Il faut aussi condamner ces violences, car elles remettent en cause le droit fondamental de manifester, auquel nous sommes tous ici très attachés et qui est indispensable à l'expression démocratique. Il est vrai, en effet, le droit de manifester, qui se rattache au droit d'expression collective des idées et des opinions, est aujourd'hui mis à mal pas ces exactions qui en limitent l'accès et parfois même en délégitiment l'exercice.
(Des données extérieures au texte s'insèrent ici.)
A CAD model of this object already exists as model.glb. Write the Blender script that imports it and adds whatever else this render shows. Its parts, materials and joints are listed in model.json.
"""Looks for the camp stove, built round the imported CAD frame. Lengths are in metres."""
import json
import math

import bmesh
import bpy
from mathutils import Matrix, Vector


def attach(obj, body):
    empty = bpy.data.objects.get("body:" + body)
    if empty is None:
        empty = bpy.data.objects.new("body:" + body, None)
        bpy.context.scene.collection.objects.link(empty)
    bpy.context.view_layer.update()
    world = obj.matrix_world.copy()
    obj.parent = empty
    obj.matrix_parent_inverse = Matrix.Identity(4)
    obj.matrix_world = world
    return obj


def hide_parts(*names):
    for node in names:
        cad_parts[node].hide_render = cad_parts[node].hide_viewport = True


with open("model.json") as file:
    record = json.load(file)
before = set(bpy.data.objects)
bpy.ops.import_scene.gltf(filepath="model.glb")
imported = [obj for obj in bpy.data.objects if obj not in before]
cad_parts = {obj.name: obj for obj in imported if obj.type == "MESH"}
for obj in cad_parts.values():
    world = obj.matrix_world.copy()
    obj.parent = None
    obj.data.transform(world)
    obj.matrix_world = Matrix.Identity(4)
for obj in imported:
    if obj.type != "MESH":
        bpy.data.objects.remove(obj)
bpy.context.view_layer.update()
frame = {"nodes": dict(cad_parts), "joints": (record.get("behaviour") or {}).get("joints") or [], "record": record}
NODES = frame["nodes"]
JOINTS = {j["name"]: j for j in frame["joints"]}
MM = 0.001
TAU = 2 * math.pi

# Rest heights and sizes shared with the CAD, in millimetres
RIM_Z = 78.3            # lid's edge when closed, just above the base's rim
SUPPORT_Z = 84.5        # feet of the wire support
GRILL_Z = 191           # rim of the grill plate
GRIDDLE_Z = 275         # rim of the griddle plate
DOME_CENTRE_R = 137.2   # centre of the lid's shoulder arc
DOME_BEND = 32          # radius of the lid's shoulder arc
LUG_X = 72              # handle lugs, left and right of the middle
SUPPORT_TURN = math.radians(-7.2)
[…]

Faut-il pour autant créer une commission d'enquête relative à la lutte contre les groupuscules prônant la violence, comme le demande la proposition de résolution du groupe Les Républicains déposée le 28 mai dernier sur le bureau de l'Assemblée ?
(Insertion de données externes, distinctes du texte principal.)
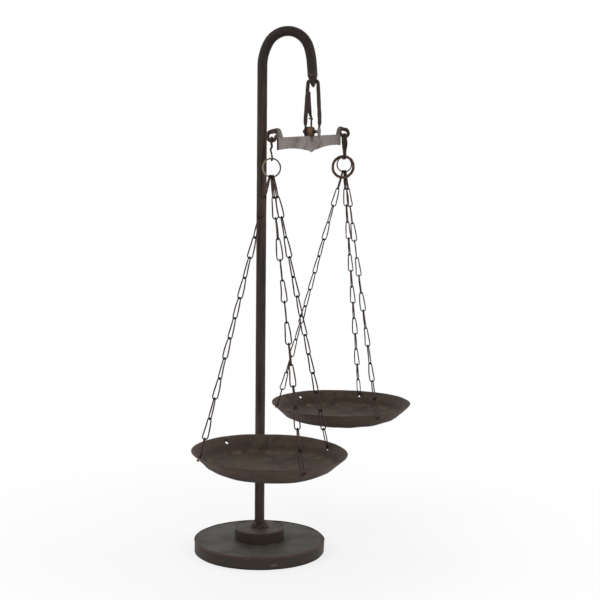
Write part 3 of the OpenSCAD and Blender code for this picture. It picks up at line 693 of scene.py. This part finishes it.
# Beam
def beam_plate():
    """The plate as sections along Y: flat top, and a lower edge that hollows up from each end to a step
    and again to a cusp in the middle: low(y) = chord + sag (1 - u^2) on each stretch, with u from -1 to 1."""
    top, cusp, cusp_rise, step_at, step_z, end_rise, half_t = -6, -30.4, 3.4, 27, -27, 3.6, 1.5
    inner_sag, outer_sag, edge = 0.9, 2.6, 1.2
    out = np.linspace(30, 178, 75)
    ends = PLATE_HALF - np.array([edge, 0.4, 0])
    y = np.concatenate([-ends[::-1], -out[::-1], np.linspace(-28, 28, 57), out, ends])
    d = np.abs(y)
    reach = PLATE_HALF - step_at
    outer = step_z + (d - step_at) / reach * end_rise + outer_sag * (
        1 - ((d - step_at - reach / 2) / (reach / 2)) ** 2)
    inner = cusp + d / step_at * cusp_rise + inner_sag * (1 - ((d - step_at / 2) / (step_at / 2)) ** 2)
    low = np.where(d > step_at, outer, inner)
    end = np.clip(PLATE_HALF - d, 0, edge) / edge
    half = (top - low) / 2 - 0.7 * (1 - end)
    line = np.stack([0 * y, y, (top + low) / 2], -1)
    rings = ringed(np.stack([0 * y, y, 0 * y], -1), Z, half_t - 0.45 * (1 - end), half, 9.0, count=64)
    rings[..., 2] += line[:, None, 2]
    hollow, nibble = wear(rings, 16, 41), wear(rings, 13, 42)
    rings[..., 0] -= 0.22 * np.sign(rings[..., 0]) * hollow
    rings[..., 2] -= 0.25 * np.sign(rings[..., 2] - line[:, None, 2]) * nibble
    return on_beam(rings), False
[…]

La commission des lois a rejeté cette proposition et ce sera encore le sens du vote du groupe La République en marche dans cet hémicycle. Il faut tout d'abord relever, comme l'a fait en commission notre collègue Thomas Rudigoz, les hésitations du groupe Les Républicains, qui visait dans un premier temps les groupuscules d'extrême gauche, notamment les black blocs, avant d'élargir le spectre de l'enquête souhaitée à l'extrême droite, notamment aux groupuscules identitaires, non moins violents. De même, dans un premier temps, le groupe Les Républicains focalisait toute l'attention sur les événements du 1er mai, avant d'élargir le champ des investigations sollicitées à l'ensemble des comportements violents de ces groupuscules ultras.

Ces atermoiements témoignent d'une volonté difficilement dissimulable de remettre en cause, au travers de cette demande de création d'une commission d'enquête, le bon fonctionnement de l'appareil d'État dans sa capacité actuelle de maintenir l'ordre, au regard notamment des faits récents du 1er mai.

Or, chers collègues du groupe Les Républicains, soyez rassurés : la maison France est bien tenue ! Nos forces de l'ordre et nos services de renseignements sont compétents et engagés, et nous savons que les événements du 1er mai dernier ne pouvaient être mieux anticipés et maîtrisés, dans la mesure où il est question d'individus qu'il est difficile d'identifier et de contrôler, car ils se fondent dans la foule des manifestants avant de se regrouper et de former un collectif soudé, mobile et déterminé. Les forces de l'ordre étaient en nombre suffisant et l'on ne peut sérieusement leur reprocher d'avoir tardé à intervenir, car elles avaient à exécuter une manoeuvre délicate, consistant à isoler les fauteurs de troubles, tout en assurant simultanément la sécurité des manifestants.

Notre arsenal juridique permet de poursuivre et de condamner ces délinquants. D'ailleurs, après les événements du 1er mai, plusieurs dizaines de fauteurs de troubles ont été interpellés, placés en garde à vue et, pour certains d'entre eux, traduits devant un tribunal correctionnel dans le cadre de comparutions immédiates, et des condamnations parfois très lourdes ont été prononcées. En effet, depuis le décès de Clément Méric, l'État a mis en oeuvre des dispositions législatives qui permettent d'interpeller, de poursuivre et de condamner ce type de délinquants sur le fondement de l'article R. 645-14 ou de l'article 222-14-2 du code pénal.

La justice n'a jamais fait preuve de clémence ni de complaisance. Sept ans de prison ont été requis contre les cinq jeunes qui avaient incendié une voiture de policiers en marge d'une manifestation, en mai 2016. Notre dispositif législatif a aussi permis de dissoudre certains des mouvements les plus opaques et actifs comme Troisième voie, Jeunesses nationalistes révolutionnaires, l'Œuvre française ou, plus récemment, le groupe picard White Wolf Klan.

Aussi, plus qu'une commission d'enquête, ce sont des moyens supplémentaires qu'il faut continuer à donner à nos forces de l'ordre et à nos services de renseignements et d'investigation. C'est le sens de la politique déterminée et responsable que mène le Gouvernement pour rétablir l'ordre républicain en tout lieu et en tout moment. Et il convient de saluer, dans le cadre d'un nécessaire retour sur expérience, les annonces faites par M. le ministre d'État, ministre de l'intérieur, Gérard Collomb : des mesures seront mises en oeuvre lors des manifestations à venir, telles que des moyens de vidéos embarqués sur les forces mobiles ou encore l'insertion d'officiers de police judiciaire au sein des unités de maintien de l'ordre pour faciliter la constatation des infractions en temps réel.

Il convient également et enfin de saluer l'annonce faite par M. le ministre de l'intérieur, qui va travailler conjointement avec la garde des Sceaux afin d'apporter à notre arsenal des moyens supplémentaires pour contrer cette nouvelle forme de violence au sein de manifestations, qui remettent en cause cette nécessaire respiration démocratique dont l'État se doit aussi d'être le garant.